Both discovered how right they are for each other. So King wasted no time. He took Vicky’s parents in confidence and asked for their daughter’s hand in marriage.
He conspired with them and his family to take a trip to Bangkok where he could corner his future bride and propose to her in romantic Oriental Hotel.
The plan worked. With her consenting parents solidly behind him, King escorted Vicky to the lobby, took out an engagement ring and presented it to her.
And so the evening wedding has been set on Saturday, June 2, at the Santuario de San Antonio, with the reception at the spacious NBC Tent at the Fort. The intimate affair (only 400 guests and five pairs of principal wedding sponsors) will be something lifted out of a fairytale book, complete with candles, violins, flowers, trees and liberal sprinklings of pink and celadon green - the color motif - everywhere.
Then, bride and groom will hie off to Paris, Milan and Barcelona for their honeymoon. They will live in a condominium unit once they come home to Manila, and wait for around a year before having their first baby, the better to enjoy each other’s company to the max.

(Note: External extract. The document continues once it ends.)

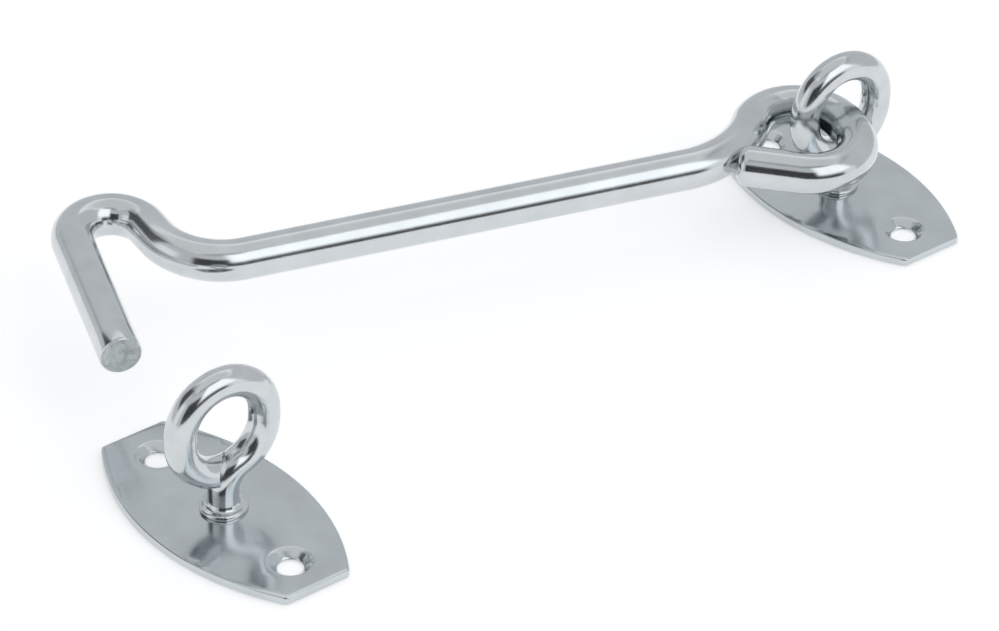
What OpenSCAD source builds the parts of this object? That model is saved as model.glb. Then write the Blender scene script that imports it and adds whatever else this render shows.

Marriage, says Vicky, will not change her career. She will continue to be as hardworking as ever, somehow squeezing the juiciest answers from such personalities as Miriam Defensor Santiago and the most quotable quotes from FAP (Film Academy of the Philippines) Lifetime Achievement Awardee Aling Chuchi. If anything, the marriage, says Vicky, will enhance her career because this time, she will have a full-time partner in analyzing the news. King, who, like Vicky, is 31 years old, loved news even as a boy.
"Given different kinds of choices," Vicky describes how compatible they are, "we end up picking the same things."
He’d knock on their house in the morning in his pajamas to wish her a good day, and see her again before going to sleep to give her a good-night kiss.
"We’re practically married," says Vicky of the situation.
He’s the planner who "puts order in my life," the decision maker who helps her make up her mind, when she dilly dallies.
Despite the difference, Vicky and King seldom fight, broad-minded as they are about many issues.
"When you’re in this business, you can’t be intolerant of other people’s views. I admit being dogmatic before, but all this has changed," Vicky relates how 10 years of broadcast journalism made her change for the better.
She has talked to them all – the rich, poor, the simple man on the street, the traditional politician with everything to hide. And she has concluded that "the poor are more open with their feelings, their emotions are raw, while the politician is more concerned about how he will project himself before the public."
Reticent interviewees have taught Vicky to trust her killer instincts and make them talk by asking a shocking question, such as "Are you planning a coup?" to senatoriable Gringo Honasan.
"It’s a matter of timing - raising the right question at the right moment," Vicky reveals one of her trade secrets, learned through years of hard work.
Sometimes, she can’t help but get carried away. She’s only human, you know. But she checks herself by starting her question with the diplomatic, "People say that you are … What’s your comment?"
But always, it’s the people with passion, with angst, who impresses her most. They make good copy as any, leaving Vicky vivid memories to take home, not only for herself, but very soon, for her brand- new groom.